TASK DETAILS »
All of the material below is to be returned exactly.

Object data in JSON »

────────────────

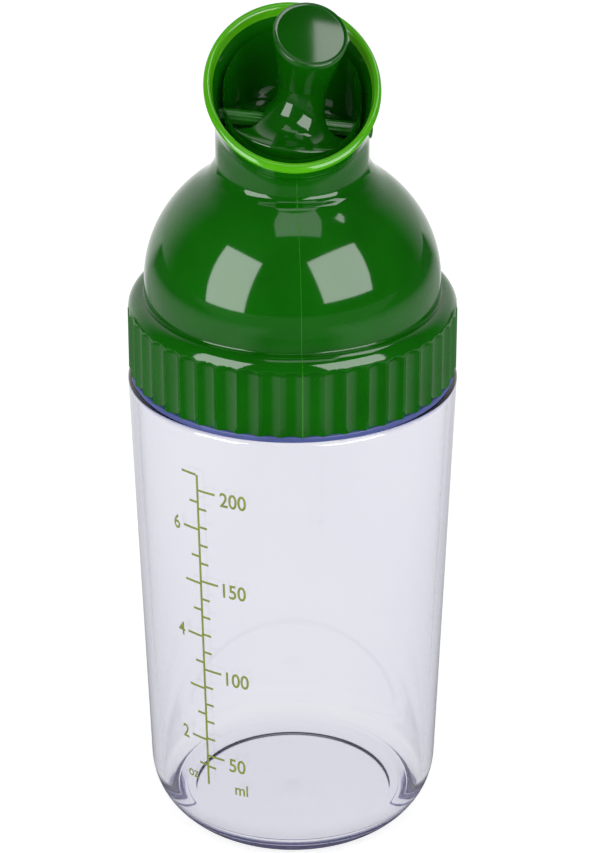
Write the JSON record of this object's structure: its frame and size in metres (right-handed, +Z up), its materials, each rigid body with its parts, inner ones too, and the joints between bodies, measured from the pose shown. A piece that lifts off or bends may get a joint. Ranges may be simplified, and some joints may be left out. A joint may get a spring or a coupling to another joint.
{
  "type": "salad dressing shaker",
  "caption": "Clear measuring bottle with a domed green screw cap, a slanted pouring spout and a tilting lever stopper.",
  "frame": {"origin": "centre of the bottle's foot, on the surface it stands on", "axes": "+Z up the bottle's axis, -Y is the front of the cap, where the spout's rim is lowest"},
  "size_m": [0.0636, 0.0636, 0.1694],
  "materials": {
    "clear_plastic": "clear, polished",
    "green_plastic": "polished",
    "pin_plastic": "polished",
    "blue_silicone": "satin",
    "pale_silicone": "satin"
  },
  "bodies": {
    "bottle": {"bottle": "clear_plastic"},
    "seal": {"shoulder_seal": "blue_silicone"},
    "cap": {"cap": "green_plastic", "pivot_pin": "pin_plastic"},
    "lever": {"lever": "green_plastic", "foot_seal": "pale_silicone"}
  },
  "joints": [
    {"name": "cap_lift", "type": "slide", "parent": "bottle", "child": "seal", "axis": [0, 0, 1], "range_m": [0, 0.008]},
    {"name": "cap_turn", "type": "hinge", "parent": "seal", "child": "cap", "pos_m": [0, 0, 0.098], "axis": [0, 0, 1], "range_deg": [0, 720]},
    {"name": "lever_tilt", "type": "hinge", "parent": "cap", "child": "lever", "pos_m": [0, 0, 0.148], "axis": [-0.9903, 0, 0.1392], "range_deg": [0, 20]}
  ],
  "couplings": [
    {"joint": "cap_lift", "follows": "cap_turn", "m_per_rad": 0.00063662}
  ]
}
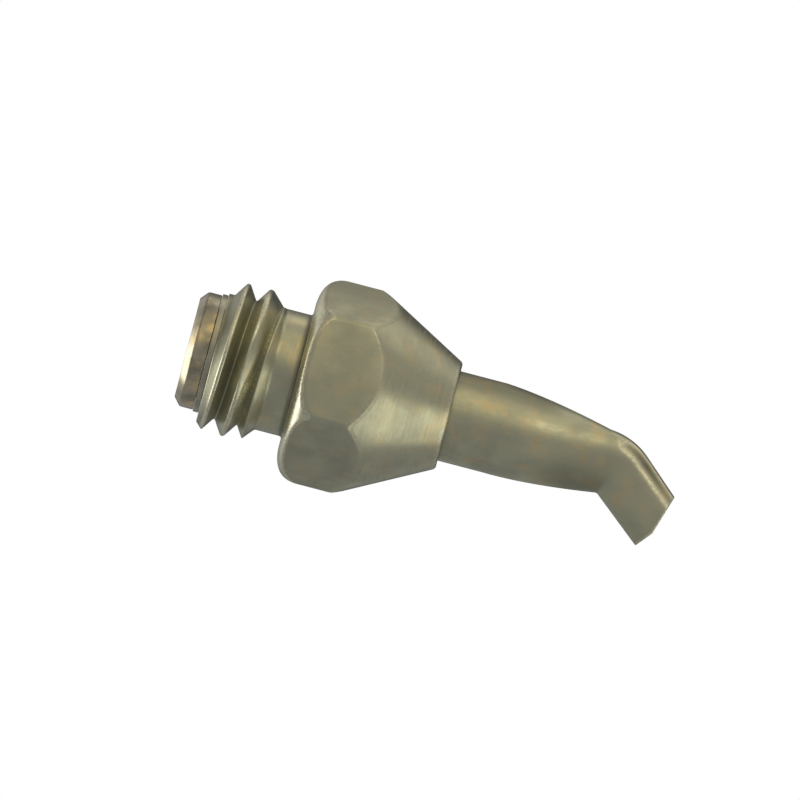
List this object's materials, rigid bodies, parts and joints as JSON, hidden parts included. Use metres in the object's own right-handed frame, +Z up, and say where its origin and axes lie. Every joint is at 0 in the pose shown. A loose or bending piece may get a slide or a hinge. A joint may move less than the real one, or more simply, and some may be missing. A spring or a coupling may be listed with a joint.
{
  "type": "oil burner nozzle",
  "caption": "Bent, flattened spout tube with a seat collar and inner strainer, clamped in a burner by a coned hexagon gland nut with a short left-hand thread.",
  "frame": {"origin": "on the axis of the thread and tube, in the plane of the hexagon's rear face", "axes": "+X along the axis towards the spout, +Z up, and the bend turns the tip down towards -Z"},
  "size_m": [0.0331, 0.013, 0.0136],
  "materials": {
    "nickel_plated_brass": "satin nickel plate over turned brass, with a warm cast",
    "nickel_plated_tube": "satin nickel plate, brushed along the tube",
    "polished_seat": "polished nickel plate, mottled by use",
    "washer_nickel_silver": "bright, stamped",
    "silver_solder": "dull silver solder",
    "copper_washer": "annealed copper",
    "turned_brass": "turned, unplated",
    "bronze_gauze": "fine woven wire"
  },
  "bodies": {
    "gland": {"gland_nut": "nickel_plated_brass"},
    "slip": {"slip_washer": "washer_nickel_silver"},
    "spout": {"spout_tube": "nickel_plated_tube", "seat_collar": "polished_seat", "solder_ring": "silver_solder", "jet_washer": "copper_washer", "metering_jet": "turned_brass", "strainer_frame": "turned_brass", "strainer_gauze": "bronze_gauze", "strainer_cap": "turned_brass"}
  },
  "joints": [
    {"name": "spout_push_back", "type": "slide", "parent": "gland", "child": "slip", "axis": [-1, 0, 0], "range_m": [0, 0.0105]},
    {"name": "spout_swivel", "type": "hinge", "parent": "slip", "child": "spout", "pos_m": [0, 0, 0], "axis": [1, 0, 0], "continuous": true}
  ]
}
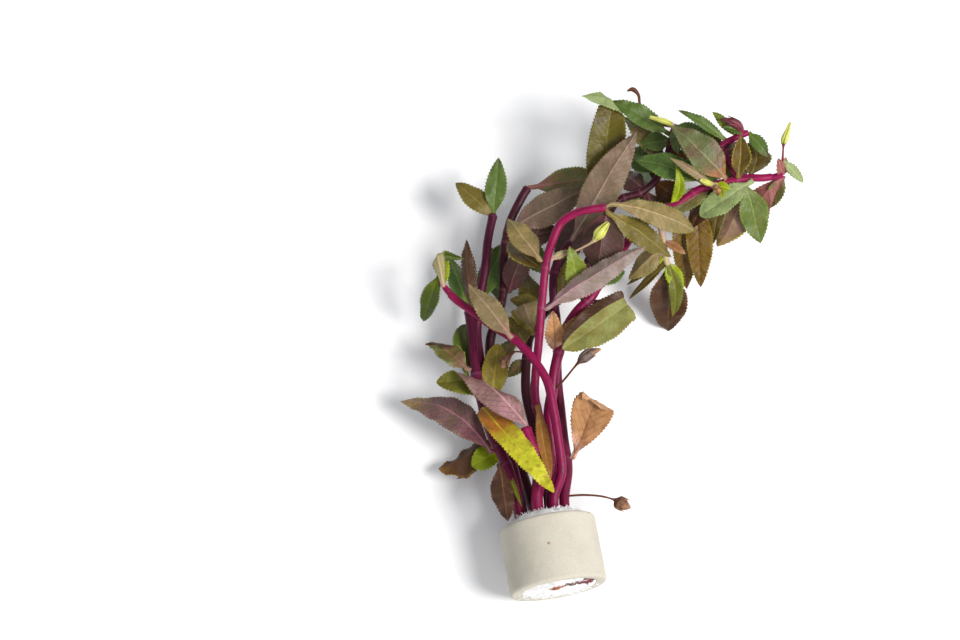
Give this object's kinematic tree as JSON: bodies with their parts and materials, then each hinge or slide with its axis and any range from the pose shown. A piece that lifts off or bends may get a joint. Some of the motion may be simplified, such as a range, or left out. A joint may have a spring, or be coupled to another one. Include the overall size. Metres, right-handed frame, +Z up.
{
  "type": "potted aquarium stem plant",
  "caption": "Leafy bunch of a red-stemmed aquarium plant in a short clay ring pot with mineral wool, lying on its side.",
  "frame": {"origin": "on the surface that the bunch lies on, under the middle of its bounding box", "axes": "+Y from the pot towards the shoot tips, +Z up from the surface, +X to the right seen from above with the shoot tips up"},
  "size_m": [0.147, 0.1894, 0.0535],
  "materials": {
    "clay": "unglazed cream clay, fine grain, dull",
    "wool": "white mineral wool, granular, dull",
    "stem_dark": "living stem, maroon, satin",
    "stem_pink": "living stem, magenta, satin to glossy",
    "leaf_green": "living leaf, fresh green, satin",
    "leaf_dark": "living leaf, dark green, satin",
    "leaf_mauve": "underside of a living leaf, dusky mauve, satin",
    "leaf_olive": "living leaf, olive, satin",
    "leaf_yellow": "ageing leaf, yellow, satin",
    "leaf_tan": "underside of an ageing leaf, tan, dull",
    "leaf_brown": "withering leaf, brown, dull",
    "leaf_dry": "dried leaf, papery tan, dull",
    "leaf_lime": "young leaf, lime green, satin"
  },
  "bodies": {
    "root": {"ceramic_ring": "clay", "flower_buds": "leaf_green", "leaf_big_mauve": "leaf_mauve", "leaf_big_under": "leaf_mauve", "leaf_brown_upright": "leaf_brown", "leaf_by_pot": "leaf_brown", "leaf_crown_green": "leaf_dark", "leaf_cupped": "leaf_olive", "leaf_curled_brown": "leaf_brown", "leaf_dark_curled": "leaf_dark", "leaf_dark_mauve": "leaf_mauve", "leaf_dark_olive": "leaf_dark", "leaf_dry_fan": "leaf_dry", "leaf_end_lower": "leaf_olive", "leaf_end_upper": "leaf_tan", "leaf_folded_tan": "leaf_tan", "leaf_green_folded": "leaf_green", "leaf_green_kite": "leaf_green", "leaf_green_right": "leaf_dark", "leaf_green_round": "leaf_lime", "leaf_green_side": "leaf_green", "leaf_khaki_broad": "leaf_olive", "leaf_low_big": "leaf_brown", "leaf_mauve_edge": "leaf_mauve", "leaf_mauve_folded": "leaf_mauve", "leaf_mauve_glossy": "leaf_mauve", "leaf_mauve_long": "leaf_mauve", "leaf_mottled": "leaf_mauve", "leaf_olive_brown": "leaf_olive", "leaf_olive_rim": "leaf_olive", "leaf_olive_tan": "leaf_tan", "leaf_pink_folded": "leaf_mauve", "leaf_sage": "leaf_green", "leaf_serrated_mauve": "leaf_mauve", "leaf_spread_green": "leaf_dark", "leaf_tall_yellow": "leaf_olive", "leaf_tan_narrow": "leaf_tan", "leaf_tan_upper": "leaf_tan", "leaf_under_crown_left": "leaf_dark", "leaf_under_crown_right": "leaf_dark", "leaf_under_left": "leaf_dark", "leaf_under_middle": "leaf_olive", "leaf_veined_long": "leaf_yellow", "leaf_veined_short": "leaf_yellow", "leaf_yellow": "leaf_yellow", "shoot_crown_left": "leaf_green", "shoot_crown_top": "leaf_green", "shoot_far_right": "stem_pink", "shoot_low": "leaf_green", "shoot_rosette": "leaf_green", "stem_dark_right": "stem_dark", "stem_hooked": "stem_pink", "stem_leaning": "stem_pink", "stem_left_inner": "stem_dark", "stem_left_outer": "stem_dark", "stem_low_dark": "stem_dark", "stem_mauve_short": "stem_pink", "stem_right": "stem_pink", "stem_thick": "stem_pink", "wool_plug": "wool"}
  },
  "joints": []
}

────────────────

CORRECT ANSWER »
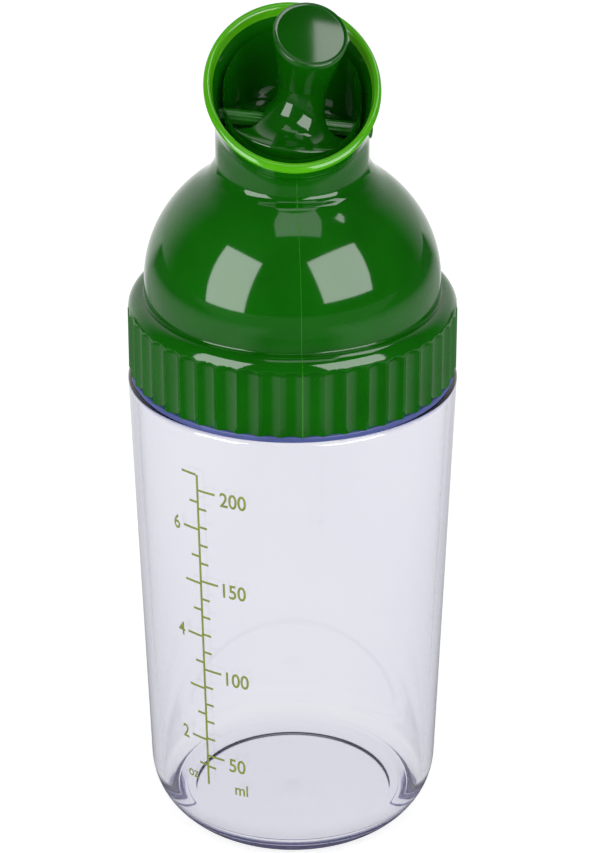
Write the JSON record of this object's structure: its frame and size in metres (right-handed, +Z up), its materials, each rigid body with its parts, inner ones too, and the joints between bodies, measured from the pose shown. A piece that lifts off or bends may get a joint. Ranges may be simplified, and some joints may be left out. A joint may get a spring or a coupling to another joint.
{
  "type": "salad dressing shaker",
  "caption": "Clear measuring bottle with a domed green screw cap, a slanted pouring spout and a tilting lever stopper.",
  "frame": {"origin": "centre of the bottle's foot, on the surface it stands on", "axes": "+Z up the bottle's axis, -Y is the front of the cap, where the spout's rim is lowest"},
  "size_m": [0.0636, 0.0636, 0.1694],
  "materials": {
    "clear_plastic": "clear, polished",
    "green_plastic": "polished",
    "pin_plastic": "polished",
    "blue_silicone": "satin",
    "pale_silicone": "satin"
  },
  "bodies": {
    "bottle": {"bottle": "clear_plastic"},
    "seal": {"shoulder_seal": "blue_silicone"},
    "cap": {"cap": "green_plastic", "pivot_pin": "pin_plastic"},
    "lever": {"lever": "green_plastic", "foot_seal": "pale_silicone"}
  },
  "joints": [
    {"name": "cap_lift", "type": "slide", "parent": "bottle", "child": "seal", "axis": [0, 0, 1], "range_m": [0, 0.008]},
    {"name": "cap_turn", "type": "hinge", "parent": "seal", "child": "cap", "pos_m": [0, 0, 0.098], "axis": [0, 0, 1], "range_deg": [0, 720]},
    {"name": "lever_tilt", "type": "hinge", "parent": "cap", "child": "lever", "pos_m": [0, 0, 0.148], "axis": [-0.9903, 0, 0.1392], "range_deg": [0, 20]}
  ],
  "couplings": [
    {"joint": "cap_lift", "follows": "cap_turn", "m_per_rad": 0.00063662}
  ]
}
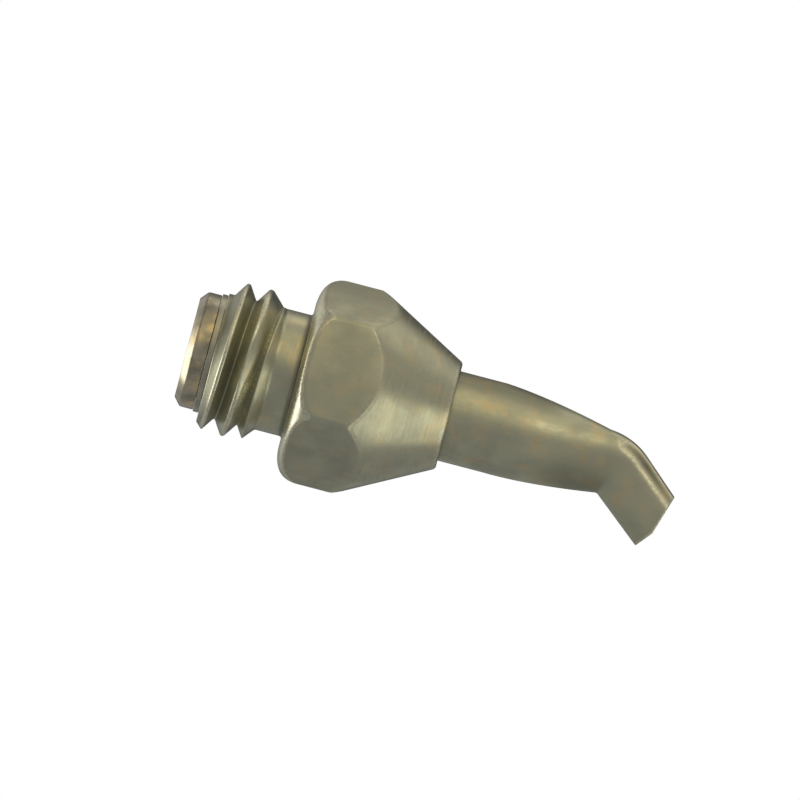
List this object's materials, rigid bodies, parts and joints as JSON, hidden parts included. Use metres in the object's own right-handed frame, +Z up, and say where its origin and axes lie. Every joint is at 0 in the pose shown. A loose or bending piece may get a slide or a hinge. A joint may move less than the real one, or more simply, and some may be missing. A spring or a coupling may be listed with a joint.
{
  "type": "oil burner nozzle",
  "caption": "Bent, flattened spout tube with a seat collar and inner strainer, clamped in a burner by a coned hexagon gland nut with a short left-hand thread.",
  "frame": {"origin": "on the axis of the thread and tube, in the plane of the hexagon's rear face", "axes": "+X along the axis towards the spout, +Z up, and the bend turns the tip down towards -Z"},
  "size_m": [0.0331, 0.013, 0.0136],
  "materials": {
    "nickel_plated_brass": "satin nickel plate over turned brass, with a warm cast",
    "nickel_plated_tube": "satin nickel plate, brushed along the tube",
    "polished_seat": "polished nickel plate, mottled by use",
    "washer_nickel_silver": "bright, stamped",
    "silver_solder": "dull silver solder",
    "copper_washer": "annealed copper",
    "turned_brass": "turned, unplated",
    "bronze_gauze": "fine woven wire"
  },
  "bodies": {
    "gland": {"gland_nut": "nickel_plated_brass"},
    "slip": {"slip_washer": "washer_nickel_silver"},
    "spout": {"spout_tube": "nickel_plated_tube", "seat_collar": "polished_seat", "solder_ring": "silver_solder", "jet_washer": "copper_washer", "metering_jet": "turned_brass", "strainer_frame": "turned_brass", "strainer_gauze": "bronze_gauze", "strainer_cap": "turned_brass"}
  },
  "joints": [
    {"name": "spout_push_back", "type": "slide", "parent": "gland", "child": "slip", "axis": [-1, 0, 0], "range_m": [0, 0.0105]},
    {"name": "spout_swivel", "type": "hinge", "parent": "slip", "child": "spout", "pos_m": [0, 0, 0], "axis": [1, 0, 0], "continuous": true}
  ]
}
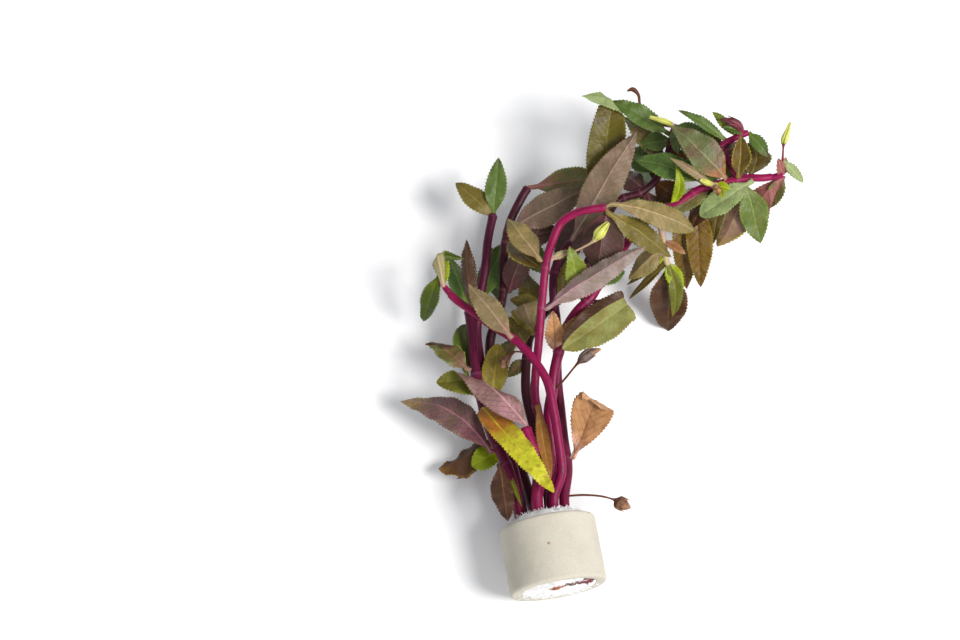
Give this object's kinematic tree as JSON: bodies with their parts and materials, then each hinge or slide with its axis and any range from the pose shown. A piece that lifts off or bends may get a joint. Some of the motion may be simplified, such as a range, or left out. A joint may have a spring, or be coupled to another one. Include the overall size. Metres, right-handed frame, +Z up.
{
  "type": "potted aquarium stem plant",
  "caption": "Leafy bunch of a red-stemmed aquarium plant in a short clay ring pot with mineral wool, lying on its side.",
  "frame": {"origin": "on the surface that the bunch lies on, under the middle of its bounding box", "axes": "+Y from the pot towards the shoot tips, +Z up from the surface, +X to the right seen from above with the shoot tips up"},
  "size_m": [0.147, 0.1894, 0.0535],
  "materials": {
    "clay": "unglazed cream clay, fine grain, dull",
    "wool": "white mineral wool, granular, dull",
    "stem_dark": "living stem, maroon, satin",
    "stem_pink": "living stem, magenta, satin to glossy",
    "leaf_green": "living leaf, fresh green, satin",
    "leaf_dark": "living leaf, dark green, satin",
    "leaf_mauve": "underside of a living leaf, dusky mauve, satin",
    "leaf_olive": "living leaf, olive, satin",
    "leaf_yellow": "ageing leaf, yellow, satin",
    "leaf_tan": "underside of an ageing leaf, tan, dull",
    "leaf_brown": "withering leaf, brown, dull",
    "leaf_dry": "dried leaf, papery tan, dull",
    "leaf_lime": "young leaf, lime green, satin"
  },
  "bodies": {
    "root": {"ceramic_ring": "clay", "flower_buds": "leaf_green", "leaf_big_mauve": "leaf_mauve", "leaf_big_under": "leaf_mauve", "leaf_brown_upright": "leaf_brown", "leaf_by_pot": "leaf_brown", "leaf_crown_green": "leaf_dark", "leaf_cupped": "leaf_olive", "leaf_curled_brown": "leaf_brown", "leaf_dark_curled": "leaf_dark", "leaf_dark_mauve": "leaf_mauve", "leaf_dark_olive": "leaf_dark", "leaf_dry_fan": "leaf_dry", "leaf_end_lower": "leaf_olive", "leaf_end_upper": "leaf_tan", "leaf_folded_tan": "leaf_tan", "leaf_green_folded": "leaf_green", "leaf_green_kite": "leaf_green", "leaf_green_right": "leaf_dark", "leaf_green_round": "leaf_lime", "leaf_green_side": "leaf_green", "leaf_khaki_broad": "leaf_olive", "leaf_low_big": "leaf_brown", "leaf_mauve_edge": "leaf_mauve", "leaf_mauve_folded": "leaf_mauve", "leaf_mauve_glossy": "leaf_mauve", "leaf_mauve_long": "leaf_mauve", "leaf_mottled": "leaf_mauve", "leaf_olive_brown": "leaf_olive", "leaf_olive_rim": "leaf_olive", "leaf_olive_tan": "leaf_tan", "leaf_pink_folded": "leaf_mauve", "leaf_sage": "leaf_green", "leaf_serrated_mauve": "leaf_mauve", "leaf_spread_green": "leaf_dark", "leaf_tall_yellow": "leaf_olive", "leaf_tan_narrow": "leaf_tan", "leaf_tan_upper": "leaf_tan", "leaf_under_crown_left": "leaf_dark", "leaf_under_crown_right": "leaf_dark", "leaf_under_left": "leaf_dark", "leaf_under_middle": "leaf_olive", "leaf_veined_long": "leaf_yellow", "leaf_veined_short": "leaf_yellow", "leaf_yellow": "leaf_yellow", "shoot_crown_left": "leaf_green", "shoot_crown_top": "leaf_green", "shoot_far_right": "stem_pink", "shoot_low": "leaf_green", "shoot_rosette": "leaf_green", "stem_dark_right": "stem_dark", "stem_hooked": "stem_pink", "stem_leaning": "stem_pink", "stem_left_inner": "stem_dark", "stem_left_outer": "stem_dark", "stem_low_dark": "stem_dark", "stem_mauve_short": "stem_pink", "stem_right": "stem_pink", "stem_thick": "stem_pink", "wool_plug": "wool"}
  },
  "joints": []
}